Hou, Xue and Zhang: Most Anomalies Fail to Replicate
The first one is an influential paper in the recent replicability debate in empirical asset pricing: Hou, Xue and Zhang’s (2020) Replicating Anomalies. Their conclusion is stark: once you use stricter procedures, such as value-weighted returns, using NYSE breakpoints, and controls that reduce the influence of microcaps, most published anomalies no longer look very convincing. In their sample of 452 anomalies, 65% fail the standard single-test hurdle, and 82% fail once they impose a higher multiple-testing threshold. Their broader message is hard to miss: capital markets may be much more efficient than the anomalies literature had led us to believe. Among the anomalies that they find replicate well are value, momentum, investment and profitability.
Our key finding is that most anomalies fail to replicate, falling short of currently acceptable standards for empirical finance. First, of the 452 anomalies, 65% cannot clear the single test hurdle of |t|≥1.96. The key word is “microcaps.” Microcaps represent only 3.2% of the aggregate market capitalization but 60.7% of the number of stocks. Microcaps have the highest equal-weighted returns and the largest cross-sectional dispersions in returns and in anomaly variables. Many original studies overweight microcaps via equal-weighted returns and often with NYSE-Amex-NASDAQ breakpoints in portfolio sorts. Hundreds of studies perform cross-sectional regressions of returns on anomaly variables, mostly with ordinary least squares, which are highly sensitive to microcap outliers.
Jensen, Kelly, and Pedersen: The Zoo Looks More Alive Than You Think
The second one is a later paper by Jensen, Kelly, and Pedersen (2023), Is There a Replication Crisis in Finance?, which pushes back and arrives at a very different conclusion. They begin by distinguishing two challenges in finance research replicability. The first is internal validity: do results survive replication under slightly different data and methods? The second is external validity: even if they do, are they just the product of multiple testing and p-hacking?
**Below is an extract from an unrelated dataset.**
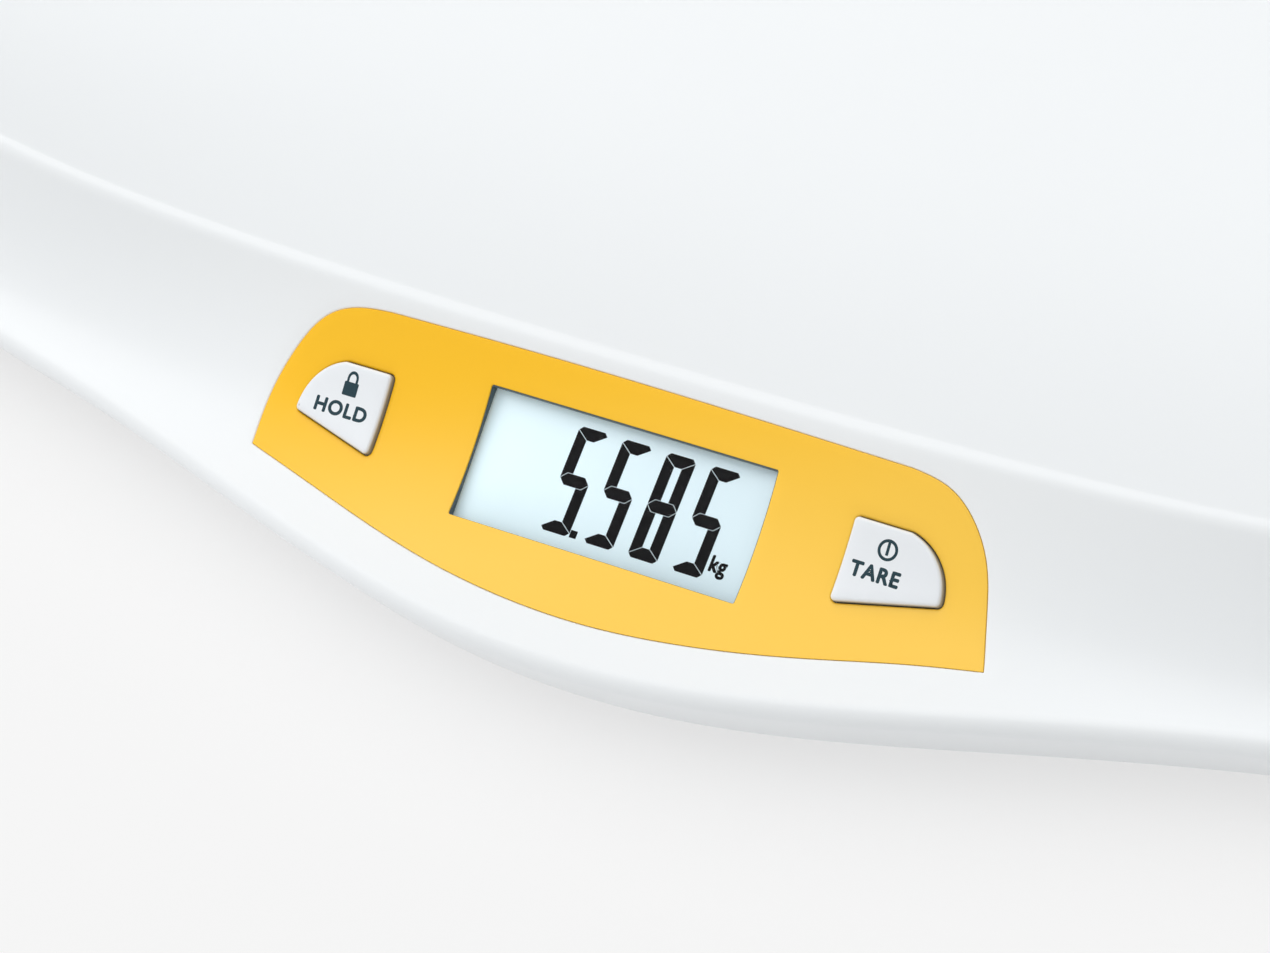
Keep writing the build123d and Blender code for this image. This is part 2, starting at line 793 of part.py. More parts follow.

They propose a Bayesian framework to study anomalies in light of these two challenges. Their approach also has one crucial difference relative to Hou, Xue and Zhang, in that they propose to look at the anomalies alphas relative to the CAPM, instead of looking at returns.1 They also argue that the factor zoo should not be treated as a giant list of unrelated t-stats. Many factors are closely related, and a joint Bayesian framework can use that dependence to separate false discoveries from genuinely recurring signals more efficiently than blunt multiple-testing corrections. They propose to group anomalies into “themes” using their Bayesian modeling approach, and classify anomalies algorithmically into 13 themes that have high correlation and economic similarity. On their numbers, replication rates are much higher compared to Hou, Xue, and Zhang. For example, using their sample and CAPM alphas, they find that 82.4% anomalies replicate. They also extend the analysis to a large international sample and argue that the majority of factors work out of sample across 93 countries.
López de Prado and Fabozzi: Are we Even Asking the Right Question?
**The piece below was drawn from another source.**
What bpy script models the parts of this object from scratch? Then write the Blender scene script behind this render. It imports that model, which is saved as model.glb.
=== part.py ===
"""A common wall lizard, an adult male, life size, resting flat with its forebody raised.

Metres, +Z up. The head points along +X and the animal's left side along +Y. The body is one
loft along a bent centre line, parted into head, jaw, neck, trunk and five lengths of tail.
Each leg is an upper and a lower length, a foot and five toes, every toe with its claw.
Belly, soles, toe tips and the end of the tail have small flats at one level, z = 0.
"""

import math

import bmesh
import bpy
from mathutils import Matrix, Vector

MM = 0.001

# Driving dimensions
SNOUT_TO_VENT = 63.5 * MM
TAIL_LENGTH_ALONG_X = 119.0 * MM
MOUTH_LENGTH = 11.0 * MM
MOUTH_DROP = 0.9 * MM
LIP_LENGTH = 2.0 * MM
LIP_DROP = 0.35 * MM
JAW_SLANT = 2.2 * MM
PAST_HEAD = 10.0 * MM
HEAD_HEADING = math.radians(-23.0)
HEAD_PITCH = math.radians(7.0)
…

A recent paper by López de Prado and Fabozzi adds another twist to this debate by arguing that even the more optimistic attempts to estimate false discovery rates from the cross-section of published factor results face a deeper identification problem. Their point is not simply that finance researchers test too many things. It is that the published statistic is often the winner of an unobserved search over many specifications, so the observed cross-section is no longer generated by the “single-trial” experiment assumed by empirical-Bayes, local-FDR, or hierarchical-Bayes approaches. In that sense, they are challenging not just the pessimism of Hou, Xue, and Zhang, but also the optimism of Jensen, Kelly, and Pedersen: once latent search and selection are present, the prevalence of genuine factors cannot be recovered from in-sample reported statistics alone unless one explicitly models that search process or brings in genuinely independent validation data. Under their own maintained search-adjusted model, the implied false discovery rate is much higher than in the optimistic recent literature. Whether one buys all of their assumptions or not, the paper usefully sharpens the real issue: this is not only a fight about t-statistics, microcaps, or Bayesian estimation, but about what statistical experiment we think actually generated the factor zoo in the first place.
Final Thoughts
My own takeaway is that these papers are best read together. Hou, Xue, and Zhang are a useful corrective to an earlier literature that had become too comfortable with marginal t-statistics and too casual about robustness. Jensen, Kelly, and Pedersen are a reminder that once we bring in risk adjustment, dependence across factors, and international evidence, the case against the entire anomalies literature becomes much less clear-cut. López de Prado and Fabozzi, in turn, force the debate onto even deeper ground by asking whether the data we observe can identify the false discovery rate at all without modeling the hidden search process that generated the published result.
So the right conclusion is probably neither “the zoo is dead” nor “everything replicates.” It is that finance has likely discovered a fair amount of real structure in returns, but much less cleanly, and much less definitively, than the original papers often suggest.
The idea being that the CAPM “…is the clearest theoretical benchmark model that is not mechanically linked to other so-called anomalies in the list of replicated factors.”